### Work to complete
The listing below is the input. Say how many of its lines contain "joints", giving the number alone.

### Raw records
_ _ _ _ _

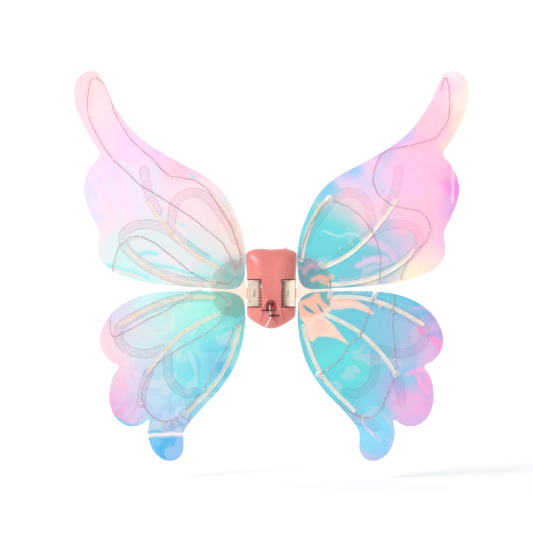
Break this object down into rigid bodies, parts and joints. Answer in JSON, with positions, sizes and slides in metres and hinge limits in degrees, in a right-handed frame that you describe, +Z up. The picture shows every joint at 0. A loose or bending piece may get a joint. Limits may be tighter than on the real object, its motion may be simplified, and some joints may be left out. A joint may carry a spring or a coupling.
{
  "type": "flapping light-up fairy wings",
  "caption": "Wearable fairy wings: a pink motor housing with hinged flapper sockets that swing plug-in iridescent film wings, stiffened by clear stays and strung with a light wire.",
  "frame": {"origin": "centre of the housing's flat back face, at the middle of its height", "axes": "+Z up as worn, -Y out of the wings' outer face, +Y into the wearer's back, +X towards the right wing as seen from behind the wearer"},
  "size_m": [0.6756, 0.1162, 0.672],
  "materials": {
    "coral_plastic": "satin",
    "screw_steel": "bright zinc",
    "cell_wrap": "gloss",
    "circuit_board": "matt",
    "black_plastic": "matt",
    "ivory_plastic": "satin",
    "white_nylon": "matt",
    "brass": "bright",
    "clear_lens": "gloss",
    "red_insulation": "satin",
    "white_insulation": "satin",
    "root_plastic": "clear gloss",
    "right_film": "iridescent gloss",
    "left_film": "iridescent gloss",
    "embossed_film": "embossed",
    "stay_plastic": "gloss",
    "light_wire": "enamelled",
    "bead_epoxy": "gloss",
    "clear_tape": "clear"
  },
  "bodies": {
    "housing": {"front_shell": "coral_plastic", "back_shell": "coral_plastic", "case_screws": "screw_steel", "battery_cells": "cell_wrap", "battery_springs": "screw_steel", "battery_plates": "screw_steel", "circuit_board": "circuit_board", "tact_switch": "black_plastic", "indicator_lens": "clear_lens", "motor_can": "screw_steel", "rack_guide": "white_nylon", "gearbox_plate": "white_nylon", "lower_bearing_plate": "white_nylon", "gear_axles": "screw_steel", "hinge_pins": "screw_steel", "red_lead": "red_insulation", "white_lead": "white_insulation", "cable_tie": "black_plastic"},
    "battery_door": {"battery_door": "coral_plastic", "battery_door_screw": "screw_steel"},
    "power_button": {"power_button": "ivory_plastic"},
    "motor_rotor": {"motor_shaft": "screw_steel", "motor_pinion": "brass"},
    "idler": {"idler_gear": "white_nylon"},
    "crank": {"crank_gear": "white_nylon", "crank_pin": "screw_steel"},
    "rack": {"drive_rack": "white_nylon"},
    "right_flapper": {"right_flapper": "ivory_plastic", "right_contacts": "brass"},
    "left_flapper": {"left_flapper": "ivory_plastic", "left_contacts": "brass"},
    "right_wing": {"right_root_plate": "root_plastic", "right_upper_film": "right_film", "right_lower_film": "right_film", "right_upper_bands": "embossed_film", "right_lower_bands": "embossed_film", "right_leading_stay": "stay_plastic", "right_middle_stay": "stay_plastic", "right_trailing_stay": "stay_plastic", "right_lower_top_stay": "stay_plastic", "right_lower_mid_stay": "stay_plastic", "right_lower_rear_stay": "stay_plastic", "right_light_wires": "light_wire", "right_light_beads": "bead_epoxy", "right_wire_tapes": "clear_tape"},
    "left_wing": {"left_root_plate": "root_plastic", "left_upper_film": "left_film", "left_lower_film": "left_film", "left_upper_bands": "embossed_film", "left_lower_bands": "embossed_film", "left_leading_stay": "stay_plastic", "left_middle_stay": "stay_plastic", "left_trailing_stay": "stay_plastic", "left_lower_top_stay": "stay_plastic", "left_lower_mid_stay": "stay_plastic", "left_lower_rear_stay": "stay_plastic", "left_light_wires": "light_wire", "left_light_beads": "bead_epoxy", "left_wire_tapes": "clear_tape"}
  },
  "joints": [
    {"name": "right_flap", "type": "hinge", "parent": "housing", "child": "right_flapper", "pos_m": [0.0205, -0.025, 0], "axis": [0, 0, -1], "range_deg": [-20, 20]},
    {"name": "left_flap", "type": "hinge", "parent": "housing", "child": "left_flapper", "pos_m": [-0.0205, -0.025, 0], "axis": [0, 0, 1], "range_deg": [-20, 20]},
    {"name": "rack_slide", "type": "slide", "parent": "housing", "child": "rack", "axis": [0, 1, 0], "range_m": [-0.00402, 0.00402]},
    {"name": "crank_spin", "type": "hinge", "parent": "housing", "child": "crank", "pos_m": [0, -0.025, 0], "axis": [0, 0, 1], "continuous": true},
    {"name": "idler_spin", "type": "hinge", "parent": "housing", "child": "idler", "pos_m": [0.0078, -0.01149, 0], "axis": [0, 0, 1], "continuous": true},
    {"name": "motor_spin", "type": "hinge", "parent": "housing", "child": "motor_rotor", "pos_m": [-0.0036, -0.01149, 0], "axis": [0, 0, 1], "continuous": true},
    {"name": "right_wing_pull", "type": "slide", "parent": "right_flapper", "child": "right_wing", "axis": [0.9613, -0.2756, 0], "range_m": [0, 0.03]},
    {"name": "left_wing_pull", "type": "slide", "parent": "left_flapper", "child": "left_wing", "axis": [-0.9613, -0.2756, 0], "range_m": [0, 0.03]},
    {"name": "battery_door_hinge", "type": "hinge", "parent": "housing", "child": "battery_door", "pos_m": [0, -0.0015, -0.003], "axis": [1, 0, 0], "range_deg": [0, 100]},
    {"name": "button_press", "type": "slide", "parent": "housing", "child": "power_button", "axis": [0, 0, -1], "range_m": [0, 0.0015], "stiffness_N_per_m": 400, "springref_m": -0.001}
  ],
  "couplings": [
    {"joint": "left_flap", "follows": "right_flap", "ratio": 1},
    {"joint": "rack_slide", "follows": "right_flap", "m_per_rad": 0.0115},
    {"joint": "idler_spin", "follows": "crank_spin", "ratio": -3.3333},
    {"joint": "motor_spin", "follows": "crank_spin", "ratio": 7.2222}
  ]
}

_ _ _ _ _

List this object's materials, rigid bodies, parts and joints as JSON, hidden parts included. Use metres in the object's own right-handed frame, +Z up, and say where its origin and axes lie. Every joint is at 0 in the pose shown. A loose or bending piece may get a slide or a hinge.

_ _ _ _ _

### The response
3